The only time it makes any sense to speak about a copy
constructor, as opposed to a constructor in general, is when
discussion whether the compiler will generate one automatically.
(If it does, of course, this becomes just one more constructor
to consider in overload resolution.)

What happens in C++0x if you explicitly disable the copy constructor,
and then there's a templated constructor which would match? Does the
disabling take precedence?

 

[James Kanze]

What happens in C++0x if you explicitly disable the copy
constructor, and then there's a templated constructor
which would match? Does the disabling take precedence?

Good question. If I understand it correctly, a "deleted"
function is actually defined, so would be considered in
overload resolution. Then, if overload resolution chose it,
you would get an error. This could lead to some interesting
situations:

struct C
{
C(C&) = delete;
template<typename T>
C(T const&);
};

With such a class, you could copy rvalues and const lvalues,
but not non-const lvalues (since the deleted function would
be a better match than the template).

 

[Johannes Schaub (litb)]

I don't really understand.

struct A
{
template<typename T>
A(const T&);
};

No, that template is not a copy constructor because the parameter is of type
"const T&", not "const A&".

 

[James Kanze]

No, that template is not a copy constructor because the
parameter is of type "const T&", not "const A&".

No. An instantiation of that template (even for A) is not a copy
constructor because the standard says that instantiations of
templates are never copy constructors. Without this special
rule, it would be a copy constructor, because when instantiated
with A, its parameter has type A const&.

 

[Johannes Schaub (litb)]

No. An instantiation of that template (even for A) is not a copy
constructor because the standard says that instantiations of
templates are never copy constructors. Without this special
rule, it would be a copy constructor, because when instantiated
with A, its parameter has type A const&.

It says that a constructor of class X whose first parameter is of type "cv
X&" and either there are no other parameters or all other parameters have
default arguments, is a copy constructor. This does not apply to the above
template, and so it is *not* a copy constructor.

If you read what I wrote carefully, you will find I have not said anything
about an instantiated specialization of it being a copy constructor or not.
Please read more careful before disagreeing.

 

[Blanchet Florian]

It says that a constructor of class X whose first parameter is of type "cv
X&" and either there are no other parameters or all other parameters have
default arguments, is a copy constructor. This does not apply to the above
template, and so it is *not* a copy constructor.

I'm agree with James.

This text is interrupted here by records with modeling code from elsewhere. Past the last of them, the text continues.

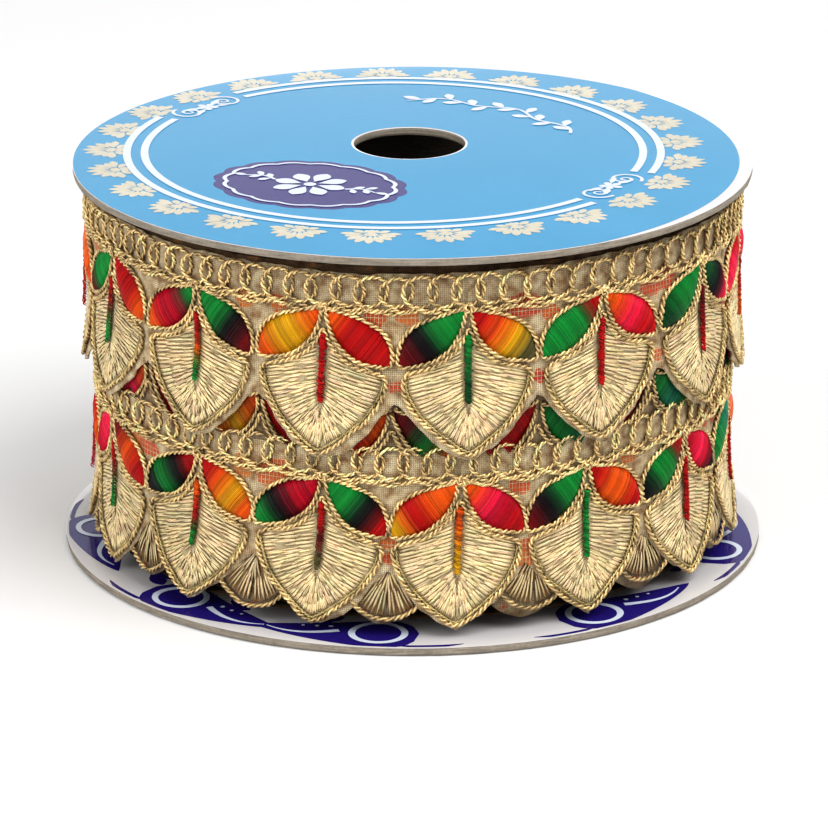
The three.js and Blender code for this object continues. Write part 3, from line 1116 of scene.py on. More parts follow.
# The turns beneath the outer one: their depth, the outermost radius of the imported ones, and the radius and spacing
# of the last few, whose edges stand loose under the upper disc
TURN_DEPTH = 1.5
PACKED_RADIUS = 59.0
LOOSE_TURNS = 4
LOOSE_RADIUS = 61.25
LOOSE_SPACING = 0.62
LOOSE_FOOT = 64.5
LOOSE_HEAD = 72.9
# Turns past this radius end higher over the lower disc, so that its shaded paper shows
RAISED_FROM = 52
RAISED_BY = 2.2


def make_inner_turns():
    """The turns beneath the outer one: a body with the turns' edges at its ends, and the last few as loose edges."""
    sides, chance = 180, np.random.default_rng(11)
    angle = np.linspace(0, 2 * math.pi, sides, endpoint=False)
    flat = np.zeros(sides)
    foot, head = LOWER_DISC_TOP + 0.5, UPPER_DISC_FOOT - 1.3
    turns = np.arange(CORE_RADIUS + 0.4, PACKED_RADIUS, TURN_DEPTH)
    profile = []
    for radius in turns:
        profile += [(radius, head - 0.7), (radius + 0.4, head), (radius + 0.9, head - 0.05)]
    profile += [(59.3, head - 0.4), (59.4, 56.0), (59.4, 38.0), (58.6, 20.0), (58.2, foot + 2.6)]
    for radius in turns[::-1]:
        low = foot + RAISED_BY * min(max((radius - RAISED_FROM) / 2, 0), 1)
        profile += [(radius + 0.9, low), (radius + 0.4, low), (radius, low + 0.7)]
    loops, places = [], []
    for radius, height in profile:
        near = 0.15 if height in (foot, head) else 0.05
        z = np.clip(height + wavy(angle, chance, (5, 9, 16, 31), near), foot, UPPER_DISC_FOOT - 0.4)
        loops.append(round_the_roll(angle, radius + wavy(angle, chance, (4, 7, 13), 0.1), z))
        places.append(np.stack([angle * radius, z + radius, flat], 1))
    skein = Skein()
    quads = tube_quads(len(profile), sides, True)
    # The body's cloth is darkened as painted shade by its marks' third part
    skein.add(np.concatenate(loops), quads, colours=(0.0, 0.5, 0.45), places=np.concatenate(places))
    for turn in range(LOOSE_TURNS):
        loops, places = [], []
        rise = wavy(angle, chance, (7, 15, 26, 45, 62), 0.42).clip(-0.7, 0.7)
        for inset, height in ((0, LOOSE_FOOT), (0, LOOSE_HEAD), (0.45, LOOSE_HEAD + 0.05), (0.45, LOOSE_FOOT)):
            radius = LOOSE_RADIUS - LOOSE_SPACING * turn - inset + wavy(angle, chance, (6, 11, 23), 0.08)
            z = height + (flat if height == LOOSE_FOOT else rise)
            loops.append(round_the_roll(angle, radius, z))
            places.append(np.stack([angle * 60, z, flat], 1))
        # A few orange floats on each loose turn, and painted shade that deepens for each turn further in
        marks = (0.12, 0.8, 0.2 + 0.14 * turn)
        quads = tube_quads(len(loops), sides, True)[:, ::-1]
        skein.add(np.concatenate(loops), quads, colours=marks, places=np.concatenate(places))
    # The inner turns' cloth is the ground cloth dimmed as painted shade
    cloth = cloth_material("inner_cloth", np.multiply(trim().cloth, INNER_TURNS_PAINTED_SHADE))
    skein.piece("inner_turns", cloth, "gold_trim", "wound_trim")


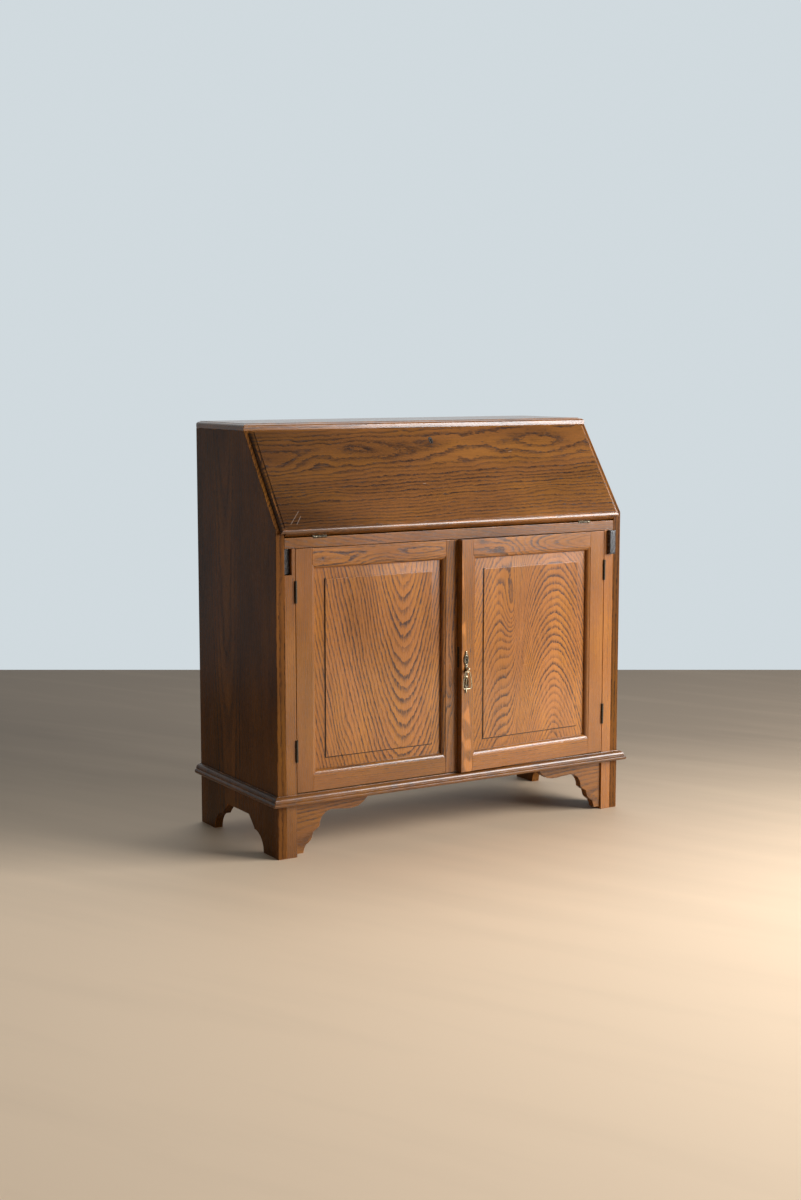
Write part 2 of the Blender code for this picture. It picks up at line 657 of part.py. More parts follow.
def door_stile(name, edge, inward, width, side, finish, door):
    """edge is the stile's outer X, and inward is the way from it towards the panel."""
    face = DOOR_AXIS_PROUD
    low = (side * edge, face, DOOR_BOTTOM)
    high = (side * (edge + inward * width), face + DOOR_THICKNESS, DOOR_TOP)
    stile = block(name, low, high, finish, door)
    grip = 0.002
    outline = [(width - grip, 0.003)] + sticking(width)
    outline += [(width, DOOR_THICKNESS), (width - grip, DOOR_THICKNESS - 0.003)]
    rings = []
    for foot, rise in ((DOOR_BOTTOM + BOTTOM_RAIL, 1), (DOOR_TOP - TOP_RAIL, -1)):
        ring = []
        for across, depth in outline:
            x = side * (edge + inward * across)
            ring.append((x, face + depth, foot + rise * (across - width)))
        rings.append(ring)
    combine(stile, loft(name + "_sticking", rings, finish, door), "UNION")
    return stile


def door_rail(name, edge, inward, width, side, finish, door):
    """edge is the rail's outer Z. Its moulded part is mitred into the stiles', and the rest butts them."""
    face = DOOR_AXIS_PROUD
    left = DOOR_GAP / 2 + HANGING_STILE + GAP
    right = DOOR_EDGE - MEETING_STILE - GAP
    square = [(0.0, 0.0), (width, 0.0)]
    moulded = sticking(width)
    outline = square + moulded + [(width, DOOR_THICKNESS), (0.0, DOOR_THICKNESS)]
    shape = bmesh.new()
    rings = []
    for end, way in ((left, 1), (right, -1)):
        ring = []
        for across, depth in outline:
            x = end + way * max(0.0, across - width)
            ring.append(shape.verts.new((side * x, face + depth, edge + inward * across)))
        rings.append(ring)
    count = len(outline)
    for i in range(count):
        j = (i + 1) % count
        shape.faces.new((rings[0][i], rings[0][j], rings[1][j], rings[1][i]))
    for ring in rings:
        shape.faces.new(ring[:3] + ring[-2:])
        shape.faces.new(ring[2:-1])
    return finished(name, shape, finish, door)


def door_panel(name, side, finish, door):
    """A raised and fielded panel, whose tongue lies in the frame's groove."""
    play = STICKING_WIDTH - TONGUE_GRIP
    low_x = DOOR_GAP / 2 + HANGING_STILE + play
    high_x = DOOR_EDGE - MEETING_STILE - play
    low_z, high_z = DOOR_BOTTOM + BOTTOM_RAIL + play, DOOR_TOP - TOP_RAIL - play
    front = DOOR_AXIS_PROUD + GROOVE_FRONT + GAP
    bevel = TONGUE_GRIP + PANEL_BEVEL
    levels = [(0.0, front + TONGUE_THICKNESS), (0.0, front), (TONGUE_GRIP, front)]
    levels += [(bevel, front - BEVEL_RISE)]
    levels += [(bevel + SHOULDER_SLOPE, front - BEVEL_RISE - SHOULDER_RISE)]
    rings = []
    for inset, y in levels:
        x0, x1 = side * (low_x + inset), side * (high_x - inset)
        z0, z1 = low_z + inset, high_z - inset
        rings.append([(x0, y, z0), (x1, y, z0), (x1, y, z1), (x0, y, z1)])
    loft(name, rings, finish, door)


def door_hinges(which, side, finish, case, door):
    for place, height in zip(("lower", "upper"), hinge_heights()):
        size = (DOOR_HINGE_LENGTH, DOOR_HINGE_LEAF, HINGE_RADIUS, DOOR_GAP / 2)
        on_door = Matrix.Translation((0.0, 0.0, height)) @ Matrix.Diagonal((side, 1, 1, 1))
        hinge_leaf(f"{which}_door_leaf_{place}", on_door, size, False, finish, door)
        axis = Matrix.Translation((-side * DOOR_AXIS_X, -DOOR_AXIS_PROUD, height))
        on_case = axis @ Matrix.Diagonal((-side, 1, 1, 1))
        hinge_leaf(f"{which}_case_leaf_{place}", on_case, size, True, finish, case)


def build_door(which, side, turn, finish, case):
    """side is +1 for the left door, whose width runs along +X from its hinge, and -1 for the right door."""
    oak = finish["oak"]
    door = empty(which + "_door_place", (-side * DOOR_AXIS_X, -DOOR_AXIS_PROUD, 0.0), (0.0, 0.0, turn), case)
    hanging = door_stile(which + "_hanging_stile", DOOR_GAP / 2, 1, HANGING_STILE, side, oak, door)
    for height in hinge_heights():
        cut_hinge_recess(hanging, 0.0, side, height, 0.0)
    meeting = door_stile(which + "_meeting_stile", DOOR_EDGE, -1, MEETING_STILE, side, oak, door)
    door_rail(which + "_top_rail", DOOR_TOP, -1, TOP_RAIL, side, oak, door)
    door_rail(which + "_bottom_rail", DOOR_BOTTOM, 1, BOTTOM_RAIL, side, oak, door)
    door_panel(which + "_door_panel", side, oak, door)
    door_hinges(which, side, finish["brass"], case, door)
    return door, meeting


def build_left_door(finish, case):
    door, meeting = build_door("left", 1, 0.0, finish, case)
    thick = DOOR_BOLT_SIZE[2] / 2 + 0.0008
    tall = DOOR_BOLT_SIZE[1] / 2 + 0.0008
    middle = DOOR_AXIS_PROUD + DOOR_THICKNESS - DOOR_BOLT_FROM_BACK
    cut(
        meeting,
        (DOOR_EDGE - BOLT_TRAVEL - 0.001, middle - thick, LOCK_HEIGHT - tall),
        (DOOR_EDGE + 0.002, middle + thick, LOCK_HEIGHT + tall),
    )
    wide, deep, long = LEFT_BOLT_SIZE
    bolt_x = DOOR_EDGE - MEETING_STILE / 2
    back = DOOR_AXIS_PROUD + DOOR_THICKNESS + GAP
    low = (bolt_x - wide / 2, back, DOOR_TOP - long)
    block("left_door_bolt", low, (bolt_x + wide / 2, back + deep, DOOR_TOP), finish["brass"], door)


def plate_outline():
    """Right half of the handle's back plate as (half width, height above its foot)."""
    outline = [(0.0009, 0.0), (0.0022, 0.0030), (0.0016, 0.0060), (0.0034, 0.0090)]
    outline += arc((0.0, 0.0265), (0.0072, 0.0165), -55, 62)
    outline += [(0.0026, 0.0455), (0.0040, 0.0500), (0.0040, 0.0610), (0.0024, 0.0640)]
    outline += arc((0.0, 0.0795), (0.0070, 0.0135), -55, 62)
    return outline + [(0.0018, 0.0940), (0.0026, 0.0965), (0.0009, PLATE_TOP - PLATE_BOTTOM)]


def build_handle(finish, door):
    """Back plate with a pivot lug and a ball, and the drop bail that swings on the lug."""
    brass = finish["brass"]
    face = DOOR_AXIS_PROUD - GAP
    across = -HANDLE_X
    half = plate_outline()
    outline = [(across + x, PLATE_BOTTOM + up) for x, up in half]
    outline += [(across - x, PLATE_BOTTOM + up) for x, up in reversed(half)]
    plate = loft("handle_plate", along_y(outline, face, face - PLATE_THICKNESS), brass, door)
    keyhole(plate, LOCK_HEIGHT, "Y", (face + 0.001, face - PLATE_THICKNESS - 0.001), door, across)

    pivot = (across, DOOR_AXIS_PROUD - PIVOT_REACH, BALL_HEIGHT - PIVOT_BELOW_BALL)
    lug_low = (across - LUG_WIDTH / 2, pivot[1] - LUG_REACH, pivot[2] - LUG_REACH)
    lug_high = (across + LUG_WIDTH / 2, face - PLATE_THICKNESS / 2, BALL_HEIGHT + BALL_RADIUS / 2)
    combine(plate, block("handle_lug", lug_low, lug_high, brass, door), "UNION")
    neck = DOOR_AXIS_PROUD - BALL_REACH
    profile = [(x, y) for y, x in arc((0.0, 0.0), (BALL_RADIUS, BALL_RADIUS), 173, 7)]
    knob = turned("handle_ball", profile, (across, neck, BALL_HEIGHT), (0, -1, 0), brass, door)
    combine(plate, knob, "UNION")

    curve = bpy.data.curves.new("handle_bail", "CURVE")
    curve.dimensions = "3D"
    curve.bevel_depth = BAIL_RADIUS
    curve.bevel_resolution = 2
    curve.use_fill_caps = True
    curve.materials.append(brass)
    start = LUG_WIDTH / 2 + GAP
    wide = BAIL_HALF_WIDTH
    leg = [(start, 0.0), (start + 0.0022, 0.0), (start + 0.0042, -0.0034)]
    leg += [(wide * 0.72, -0.28 * BAIL_DROP), (wide * 0.89, -0.48 * BAIL_DROP)]
    leg += [(wide * 0.98, -0.68 * BAIL_DROP), (wide, -BAIL_DROP + 0.0060)]
    leg += [(wide - 0.0010, -BAIL_DROP + 0.0022), (wide - 0.0040, -BAIL_DROP)]
    path = leg + [(-x, z) for x, z in reversed(leg)]
    spline = curve.splines.new("POLY")
    spline.points.add(len(path) - 1)
    for point, (x, z) in zip(spline.points, path):
        point.co = (x, 0.0, z, 1.0)
    bail = bpy.data.objects.new("handle_bail", curve)
    bpy.context.scene.collection.objects.link(bail)
    bail.parent = door
    bail.location = pivot
    return pivot


def build_right_door(finish, case):
    door, meeting = build_door("right", -1, AJAR, finish, case)
    wide, tall, thick = DOOR_LOCK_SIZE
    back = DOOR_AXIS_PROUD + DOOR_THICKNESS
    edge = -DOOR_EDGE
    low = (edge, back - thick, LOCK_HEIGHT - tall / 2)
    high = (edge + wide, back - GAP, LOCK_HEIGHT + tall / 2)
    cut(meeting, (edge - 0.002, low[1] - GAP, low[2] - GAP), (high[0] + GAP, back + 0.002, high[2] + GAP))
    keyhole(meeting, LOCK_HEIGHT, "Y", (0.0, low[1] + 0.001), door, -HANDLE_X)
    lock = block("door_lock", (edge + GAP, low[1], low[2]), high, finish["iron"], door)
    bolt_long, bolt_tall, bolt_thick = DOOR_BOLT_SIZE
    middle = DOOR_AXIS_PROUD + DOOR_THICKNESS - DOOR_BOLT_FROM_BACK
    bolt_low = (edge + GAP, middle - bolt_thick / 2, LOCK_HEIGHT - bolt_tall / 2)
    bolt_high = (edge + GAP + bolt_long, middle + bolt_thick / 2, LOCK_HEIGHT + bolt_tall / 2)
    cut(
        lock,
        (edge - 0.002, low[1] - 0.002, bolt_low[2] - GAP),
        (bolt_high[0] + GAP, bolt_high[1] + GAP, bolt_high[2] + GAP),
    )
    block("door_lock_bolt", bolt_low, bolt_high, finish["brass"], door)
    build_handle(finish, door)


# Lopers and interior


def build_lopers(finish, case):
    for name, side, start in (("left", -1, LEFT_LOPER_IN), ("right", 1, -RIGHT_LOPER_OUT)):
        place = empty(f"loper_{name}_place", (0.0, start, 0.0), parent=case)
        outer = side * (INNER - LOPER_CLEARANCE)
        inner = outer - side * LOPER_WIDTH
        bottom = RAIL_BOTTOM - LOPER_CLEARANCE - LOPER_HEIGHT
        high = (outer, LOPER_LENGTH, bottom + LOPER_HEIGHT)
        block("loper_" + name, (inner, 0.0, bottom), high, finish["oak_dark"], place)


def small_drawer(name, low_x, high_x, finish, case):
    front = INTERIOR_FRONT
    place = empty(name + "_place", (0.0, front, 0.0), parent=case)
    bottom = WRITING_HEIGHT + 2 * GAP
    top = WRITING_HEIGHT + DRAWER_BAY_HEIGHT - DRAWER_CLEARANCE
    tray = block(name, (low_x, 0.0, bottom), (high_x, DRAWER_DEPTH, top), finish["inner_wood"], place)
    cut(
        tray,
        (low_x + DRAWER_WALL, DRAWER_FRONT, bottom + DRAWER_WALL),
        (high_x - DRAWER_WALL, DRAWER_DEPTH - DRAWER_WALL, top + 0.01),
    )
    radius, reach = KNOB_RADIUS, KNOB_REACH
    profile = [(radius * 0.55, 0.0), (radius * 0.55, reach * 0.12), (radius * 0.35, reach * 0.3)]
    profile += [(radius * 0.5, reach * 0.5), (radius, reach * 0.68), (radius * 0.95, reach * 0.85)]
    profile += [(radius * 0.4, reach)]
    centre = ((low_x + high_x) / 2, -GAP, (bottom + top) / 2)
    knob = turned(name + "_knob", profile, centre, (0, -1, 0), finish["brass"], place)
    smooth(knob)


def build_interior(finish, case):
    wood = finish["inner_wood"]
    front, back = INTERIOR_FRONT, INTERIOR_BACK - GAP
    inner = INNER - 2 * GAP
    shelf_low = WRITING_HEIGHT + DRAWER_BAY_HEIGHT
    shelf_top = shelf_low + BOARD_THICKNESS
    block("pigeonhole_shelf", (-inner, front, shelf_low), (inner, back, shelf_top), wood, case)
    half = BOARD_THICKNESS / 2
    for name, side in (("left", -1), ("right", 1)):
        x = side * LOWER_DIVIDER_X
        low, high = (x - half, front, WRITING_HEIGHT + GAP), (x + half, back, shelf_low - GAP)
        block("lower_divider_" + name, low, high, wood, case)
        x = side * UPPER_DIVIDER_X
        low, high = (x - half, front + 0.004, shelf_top + GAP), (x + half, back, CASE_TOP - GAP)
        block("upper_divider_" + name, low, high, wood, case)
        near = LOWER_DIVIDER_X + half + DRAWER_CLEARANCE
        far = inner - DRAWER_CLEARANCE
        span = sorted((side * near, side * far))
        small_drawer("drawer_" + name, span[0], span[1], finish, case)


def main():
    for leftover in list(bpy.data.objects):
        bpy.data.objects.remove(leftover, do_unlink=True)
    finish = make_materials()
    case = empty("desk", (0.0, (FRONT_REACH - DEPTH) / 2, 0.0))
    build_case(finish, case)
    build_fall(finish, case)
    build_left_door(finish, case)
    build_right_door(finish, case)
    build_lopers(finish, case)
    build_interior(finish, case)


main()
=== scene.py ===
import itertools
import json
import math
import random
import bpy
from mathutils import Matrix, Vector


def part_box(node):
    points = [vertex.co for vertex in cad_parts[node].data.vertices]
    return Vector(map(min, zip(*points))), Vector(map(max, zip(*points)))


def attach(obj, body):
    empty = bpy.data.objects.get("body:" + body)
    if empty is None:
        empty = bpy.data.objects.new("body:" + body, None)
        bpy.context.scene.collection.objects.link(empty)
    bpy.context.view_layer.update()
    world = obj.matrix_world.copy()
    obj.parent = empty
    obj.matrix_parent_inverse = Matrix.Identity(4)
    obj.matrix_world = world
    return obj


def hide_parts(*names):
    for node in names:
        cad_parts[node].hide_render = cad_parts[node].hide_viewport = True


bl_info = {
    "name": "Slant-Front Desk",
    "version": (1, 0, 0),
    "blender": (4, 5, 0),
    "location": "View3D > Sidebar > Desk",
    "description": "Finishes a slant-front oak desk around its frame: boards, brass and a studio",
    "category": "Object",
}

import bpy
from bpy.props import FloatProperty, FloatVectorProperty, PointerProperty
from mathutils import Matrix, Vector

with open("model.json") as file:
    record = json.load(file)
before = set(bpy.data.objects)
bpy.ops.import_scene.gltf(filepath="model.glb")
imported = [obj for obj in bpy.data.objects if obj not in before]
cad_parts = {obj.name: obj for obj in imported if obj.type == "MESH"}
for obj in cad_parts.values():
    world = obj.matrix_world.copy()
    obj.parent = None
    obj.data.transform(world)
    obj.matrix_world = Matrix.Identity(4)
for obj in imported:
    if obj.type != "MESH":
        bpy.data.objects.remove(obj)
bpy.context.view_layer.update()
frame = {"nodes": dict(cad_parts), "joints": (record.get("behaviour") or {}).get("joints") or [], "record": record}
NODES = frame["nodes"]
JOINTS = {joint["name"]: joint for joint in frame["joints"]}
BODY_OF = {
    node: body
    for body, members in frame["record"]["behaviour"]["bodies"].items()
    for node in members
}


# Places read from the frame


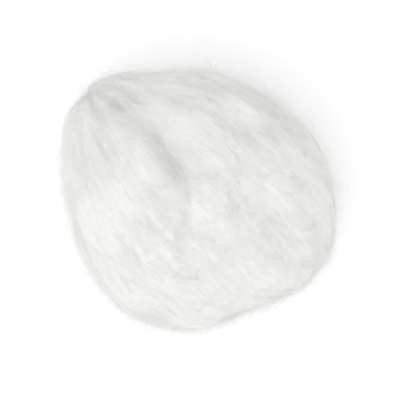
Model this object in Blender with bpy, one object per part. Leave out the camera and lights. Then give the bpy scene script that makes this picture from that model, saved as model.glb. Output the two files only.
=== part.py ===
"""Cotton ball: a tuft of bleached cotton web, rolled up loosely with its two ends gathered in.

Metres, +Z up. The roll lies on its side. Its near end, a gathered neck, points up and to the left in a
plan with +Y up the page. The free edge of the web runs from that end over the top, veers off to the left
and sinks into the web halfway along. The origin is on the small flat patch that the soft ball rests on,
below the middle of its outline.
"""

import math

import bmesh
import bpy
from mathutils import Vector

UP = Vector((0, 0, 1))

# The roll.
ROLL_LENGTH = 0.0302  # from one gathered end to the other, without the neck
ROLL_WIDTH = 0.0296  # level diameter at the middle of the length
ROLL_HEIGHT = 0.0298  # upright diameter there, before the ball settles
ROLL_HEADING = math.radians(138)  # of the near end, in plan, from +X
ROLL_LIFT = math.radians(12)  # of the near end above the level
END_FULLNESS = 0.88  # below 1 the ends are blunter than an ellipsoid's

# The web's outer turn and its free edge. Turn angles go round the roll's axis, from its top.
TURN_THICKNESS = 0.0008  # what the outer turn stands above the one below it
EDGE_TURN = math.radians(-8)  # of the line that the free edge follows, at the middle of the length
EDGE_SLANT = math.radians(-34)  # how far that line drifts round the roll over its length
EDGE_SWAY = math.radians(5)  # how far it swings to either side on the way
EDGE_VEER = math.radians(38)  # how far the edge turns off that line
EDGE_VEER_PLACE = 0.62  # share of the way to the far end where it is furthest off the line
EDGE_VEER_REACH = 0.215  # share of the way that it is at least half as far off the line
EDGE_VEER_SPAN = 2.0  # radians of the web about the edge that are at least half drawn along with it
EDGE_END = 0.50  # share of the way where the edge has half sunk into the web
EDGE_END_REACH = 0.08  # share of the way over which it sinks
EDGE_SOFTNESS = 0.0008  # width over which the face turns down at the edge
EDGE_FALL = 0.0020  # length over which it falls most of the way to the turn below
EDGE_RIM = 0.0005  # height of the fuller rim just behind the edge
EDGE_RIM_WIDTH = 0.0020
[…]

It's not a copy constructor because the draft says
"A non-template constructor for class X is a copy constructor if ..."
and not only "its first parameter is of type X&,...".

If it was just "its first parameter is of type X&,...", the result of

struct A { template<class T> A(T&){std::cout << 0} };
int main() { A a; A b(a); return 0; }

would be "0", because the template constructor A<A>(A&) is a constructor
and is first parameter is of type A&. And the result isn't "0".

Even if it isn't a "strict" copy constructor, it's called "generalized
copy constructor" by some programmers (like Meyers, cf Eff++ Item 45).